GOAL
Reproduce the complete listing without any deviation.
_ _ _ _ _
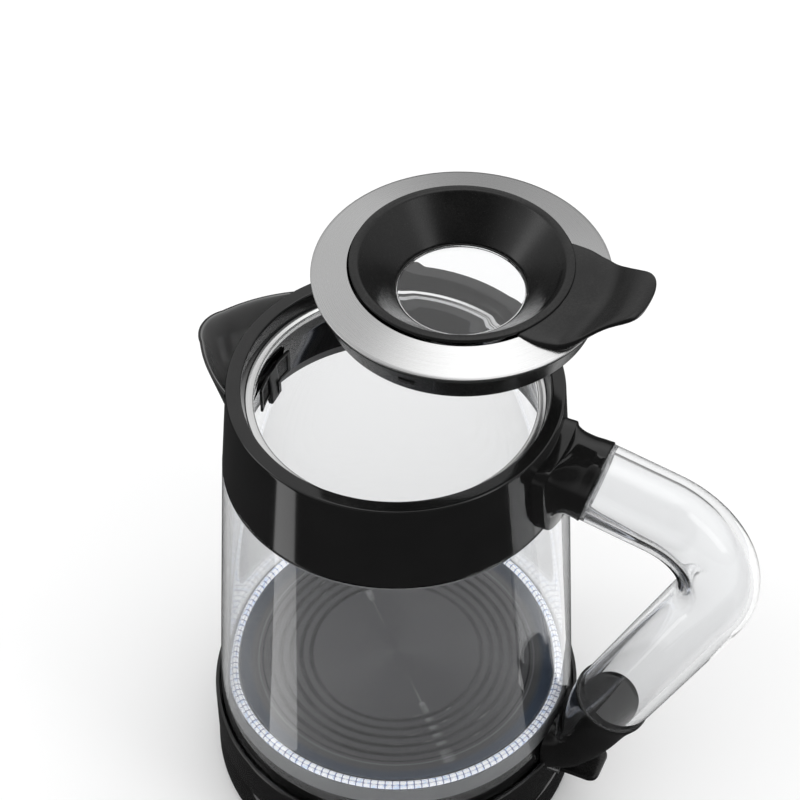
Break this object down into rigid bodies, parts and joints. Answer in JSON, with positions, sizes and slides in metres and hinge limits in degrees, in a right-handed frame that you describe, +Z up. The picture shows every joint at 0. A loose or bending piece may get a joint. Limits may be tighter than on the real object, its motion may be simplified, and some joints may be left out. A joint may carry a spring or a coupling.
{
  "type": "electric kettle",
  "caption": "Clear flared electric kettle with a black collar and spout, a round clear handle, a lift-off lid with a window, a lit ring round the heater, and a power base.",
  "frame": {"origin": "on the kettle's axis, at the underside of the power base's foot ring", "axes": "+Z up, +X to the handle, -X to the spout"},
  "size_m": [0.2377, 0.1649, 0.2993],
  "materials": {
    "clear_glass": "clear polished glass",
    "clear_plastic": "clear polished plastic",
    "gloss_black": "high gloss",
    "satin_black": "fine satin",
    "brushed_steel": "circular brushing",
    "heater_steel": "matt",
    "silicone": "matt translucent",
    "light_guide": "faceted, lit",
    "circuit_board": "lacquered",
    "fastener_steel": "plain",
    "aluminium": "as cast",
    "grey_plastic": "moulded",
    "contact_brass": "bright",
    "black_rubber": "matt"
  },
  "bodies": {
    "power_base": {"power_base_shell": "gloss_black", "base_plate": "satin_black", "base_screws": "fastener_steel", "base_foot_ring": "black_rubber", "base_connector": "grey_plastic", "base_contacts": "contact_brass", "cord_inlet": "black_rubber"},
    "turn": {"turning_ring": "satin_black"},
    "jug": {"glass_jug": "clear_glass", "collar": "gloss_black", "collar_seal": "silicone", "seat_ring": "brushed_steel", "upper_socket": "gloss_black", "handle_tube": "clear_plastic", "lower_socket": "gloss_black", "socket_screws": "fastener_steel", "heater_plate": "heater_steel", "led_ring": "light_guide", "led_board": "circuit_board", "plate_seal": "silicone", "glass_seal": "silicone", "heat_spreader": "aluminium", "heating_element": "aluminium", "base_band": "gloss_black", "bottom_cover": "satin_black", "cover_screws": "fastener_steel", "thermostat_control": "grey_plastic", "jug_connector": "grey_plastic", "switch_bracket": "fastener_steel", "switch_pin": "fastener_steel"},
    "lid": {"lid_steel_ring": "brushed_steel", "lid_funnel": "satin_black", "lid_window": "clear_plastic", "window_seal": "silicone", "lid_skirt": "satin_black", "lid_gasket": "silicone", "lid_screws": "fastener_steel"},
    "switch": {"switch_paddle": "satin_black"},
    "filter": {"filter_frame": "satin_black", "filter_mesh": "fastener_steel"}
  },
  "joints": [
    {"name": "jug_turn", "type": "hinge", "parent": "power_base", "child": "turn", "pos_m": [0, 0, 0.02], "axis": [0, 0, 1], "continuous": true},
    {"name": "jug_lift", "type": "slide", "parent": "turn", "child": "jug", "axis": [0, 0, 1], "range_m": [0, 0.12]},
    {"name": "lid_lift", "type": "slide", "parent": "jug", "child": "lid", "axis": [0.3217, 0.2103, 0.9232], "range_m": [-0.06467, 0]},
    {"name": "switch_rock", "type": "hinge", "parent": "jug", "child": "switch", "pos_m": [0.075, 0, 0.027], "axis": [0, 1, 0], "range_deg": [0, 12]},
    {"name": "filter_lift", "type": "slide", "parent": "jug", "child": "filter", "axis": [0, 0, 1], "range_m": [0, 0.034]}
  ]
}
_ _ _ _ _
EXERCISE RESPONSE
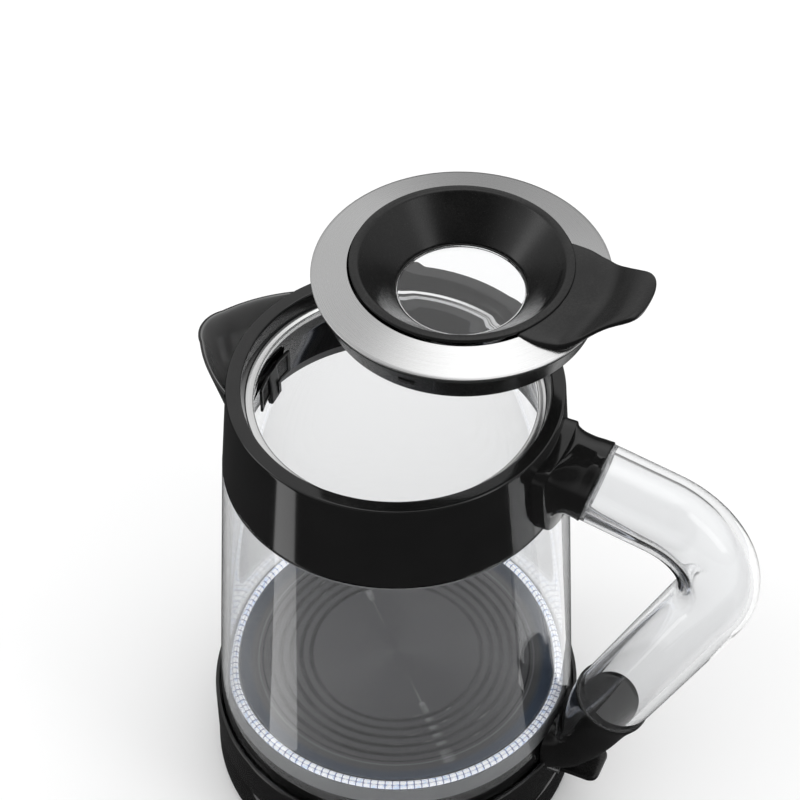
Break this object down into rigid bodies, parts and joints. Answer in JSON, with positions, sizes and slides in metres and hinge limits in degrees, in a right-handed frame that you describe, +Z up. The picture shows every joint at 0. A loose or bending piece may get a joint. Limits may be tighter than on the real object, its motion may be simplified, and some joints may be left out. A joint may carry a spring or a coupling.
{
  "type": "electric kettle",
  "caption": "Clear flared electric kettle with a black collar and spout, a round clear handle, a lift-off lid with a window, a lit ring round the heater, and a power base.",
  "frame": {"origin": "on the kettle's axis, at the underside of the power base's foot ring", "axes": "+Z up, +X to the handle, -X to the spout"},
  "size_m": [0.2377, 0.1649, 0.2993],
  "materials": {
    "clear_glass": "clear polished glass",
    "clear_plastic": "clear polished plastic",
    "gloss_black": "high gloss",
    "satin_black": "fine satin",
    "brushed_steel": "circular brushing",
    "heater_steel": "matt",
    "silicone": "matt translucent",
    "light_guide": "faceted, lit",
    "circuit_board": "lacquered",
    "fastener_steel": "plain",
    "aluminium": "as cast",
    "grey_plastic": "moulded",
    "contact_brass": "bright",
    "black_rubber": "matt"
  },
  "bodies": {
    "power_base": {"power_base_shell": "gloss_black", "base_plate": "satin_black", "base_screws": "fastener_steel", "base_foot_ring": "black_rubber", "base_connector": "grey_plastic", "base_contacts": "contact_brass", "cord_inlet": "black_rubber"},
    "turn": {"turning_ring": "satin_black"},
    "jug": {"glass_jug": "clear_glass", "collar": "gloss_black", "collar_seal": "silicone", "seat_ring": "brushed_steel", "upper_socket": "gloss_black", "handle_tube": "clear_plastic", "lower_socket": "gloss_black", "socket_screws": "fastener_steel", "heater_plate": "heater_steel", "led_ring": "light_guide", "led_board": "circuit_board", "plate_seal": "silicone", "glass_seal": "silicone", "heat_spreader": "aluminium", "heating_element": "aluminium", "base_band": "gloss_black", "bottom_cover": "satin_black", "cover_screws": "fastener_steel", "thermostat_control": "grey_plastic", "jug_connector": "grey_plastic", "switch_bracket": "fastener_steel", "switch_pin": "fastener_steel"},
    "lid": {"lid_steel_ring": "brushed_steel", "lid_funnel": "satin_black", "lid_window": "clear_plastic", "window_seal": "silicone", "lid_skirt": "satin_black", "lid_gasket": "silicone", "lid_screws": "fastener_steel"},
    "switch": {"switch_paddle": "satin_black"},
    "filter": {"filter_frame": "satin_black", "filter_mesh": "fastener_steel"}
  },
  "joints": [
    {"name": "jug_turn", "type": "hinge", "parent": "power_base", "child": "turn", "pos_m": [0, 0, 0.02], "axis": [0, 0, 1], "continuous": true},
    {"name": "jug_lift", "type": "slide", "parent": "turn", "child": "jug", "axis": [0, 0, 1], "range_m": [0, 0.12]},
    {"name": "lid_lift", "type": "slide", "parent": "jug", "child": "lid", "axis": [0.3217, 0.2103, 0.9232], "range_m": [-0.06467, 0]},
    {"name": "switch_rock", "type": "hinge", "parent": "jug", "child": "switch", "pos_m": [0.075, 0, 0.027], "axis": [0, 1, 0], "range_deg": [0, 12]},
    {"name": "filter_lift", "type": "slide", "parent": "jug", "child": "filter", "axis": [0, 0, 1], "range_m": [0, 0.034]}
  ]
}